Parfois on rigole. Pendant une petite période, on se marrait trop bien. On était dans une bonne période. Les premiers instants de la rencontre étaient passés, je parlais un peu plus, contrairement à mon arrivée où je ne disais rien, et comme c’était encore un peu le début (1 an, 1 an et demi que j’étais dans la boite) j’avais pas encore pu trop le contrarier. Le soir, quand il ne restait presque plus personne à l’entreprise, on se relâchait et on se marrait bien.
Parfois, on rigole toujours un peu, mais ce n’est plus pareil.

Je ne sais pas si je ne supporte plus le fait que mes collègues me charrient ou si je ne l’ai jamais supporté et c’est le naturel qui revient au galop.

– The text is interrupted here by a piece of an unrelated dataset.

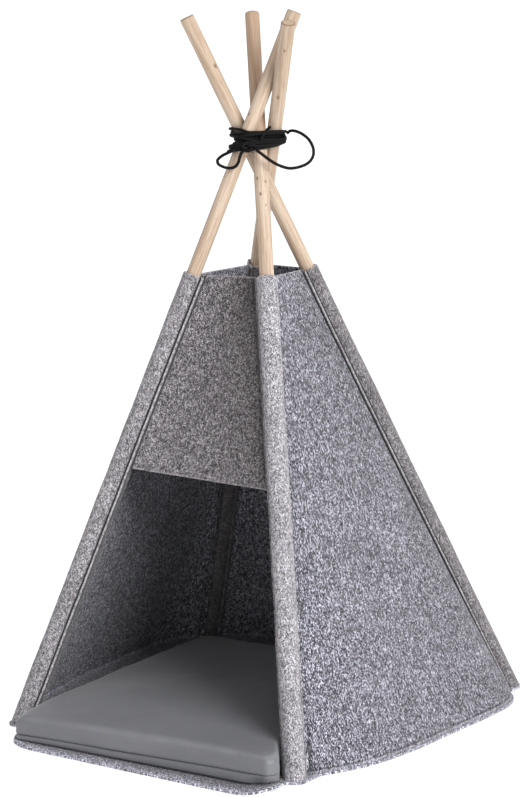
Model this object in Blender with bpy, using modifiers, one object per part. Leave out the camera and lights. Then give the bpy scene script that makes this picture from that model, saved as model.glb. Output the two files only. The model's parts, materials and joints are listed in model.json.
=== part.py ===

Enfants, on n’a jamais eu l’habitude de se charier entre frères et sœurs, les parents non plus. On est tous très vrais, un peu 1er degré sur les bords et susceptibles. Du coup, quand on me dit qqch, je le crois, sans me douter que c’est un grosse connerie. Avec le temps et les fréquentations, je sais qu’il faut pas croire tout ce que j’entends. Mais mes réflexes, c’est ça : croire d’emblée les gens, réagir au 1er degré d’emblée et faire un effort pour ajuster les degrés au besoin, parfois trop tard, avoir confiance en les gens et toujours croire qu’ils sont gentils dès le début. Autant vous dire que je tombe de haut parfois. Surtout quand un collègue me rapporte ce qu’un autre collègue a dit dans mon dos. On est d’accord qu’on préférerait ne pas le savoir, ou ya que moi qui veut vivre sur son petit nuage et croire au mythe que tout le monde il est gentil ?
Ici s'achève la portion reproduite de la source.